The Italian word for etiquette and its meaning originates in a work titled Galateo overo de’ costumi by the Florentine writer Giovanni della Casa, published around 1558. Written as a Platonic dialogue between the author and his nephew Hannibal, the diplomat and churchman educates his younger relative about the rules to which a member of their wealthy social class ought to adhere. The specific tenets have naturally evolved with time, but the meaning of etiquette that emerged in this work has remained the same: respect for others and how to behave in order to ensure a harmonious society. Many still look to this guide to good manners and stress the still applicable value of his treatise. 

 

I reached out to Samuele Briatore, author of Le regole delle buone maniere, impara il galateo e affascina tutti con la tua eleganza (Newton Compton Editori, 2019) and president of the Accademia Italiana Galateo (Italian Etiquette Academy). He helpfully pointed me in the direction of some key insight into the matter, highlighting the issue of setting. Among family and friends a casual buon appetito is sure to do no harm. Perhaps a little more controversial is for you to bellow it at a long table with dignitaries present, but given that its wish is the well-being and happiness of all present, is that not the very basics of good manners? According to galateo (etiquette), however, the table is a place for conversation and listening, which should be given greater weight than the food you are consuming. Therefore, strictly speaking, your appetite shouldn’t come into it.

 

 

You don’t say “Buon appetito” / Illustration Leo Cardini

 

 

Briatore also refers to the other side of the debate, as argued by etiquette expert and countess Barbara Ronchi della Rocca, who declares there is a certain elegance in saying “buon appetito” before starting a meal.

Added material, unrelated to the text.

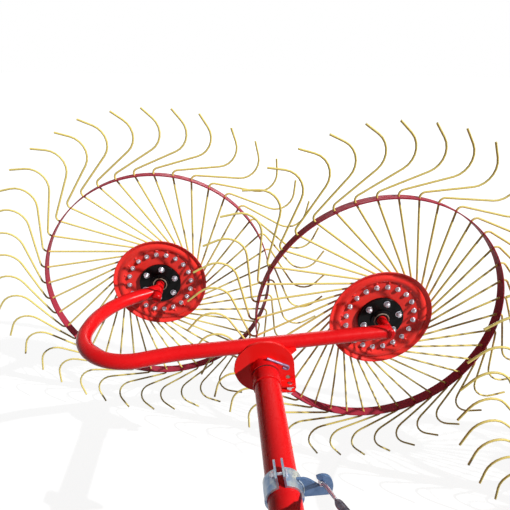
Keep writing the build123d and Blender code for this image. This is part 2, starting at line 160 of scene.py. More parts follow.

Another thesis is by Jack Goody, a British social anthropologist, who placed the origin of the term in the era of Charlemagne when it was used by court cooks to let guests understand how the Roman emperor wished that the food offered should be appreciated. Thus, Louis XVI ensured that banquets did not commence until the food was acknowledged. The French fashion spread leading to our more generally accepted use of the term today. Whatever side of the debate you fall on, ultimately, Briatore leaves us with a comforting consideration, “You need to know the rules to be able to break them”. So, cin cin.

 

Down the years, Italian friends have asked me “How do you say buon appetito in English?” I’ve never been able to come up with a satisfactory response. The lack of a similar expression in English possibly derives from our “food is fuel” mentality that has us throwing in the odd “Enjoy your meal”, but doesn’t quite have the same gusto as its Italian, French, or German equivalents, which promise an element of culinary fulfilment. This shortcoming often has us using some other parlance in our bid to communicate this wish. With mealtimes now more at the centre of our lives than ever, the good and honest wish that your food is enjoyable is, in my opinion, something worth sharing.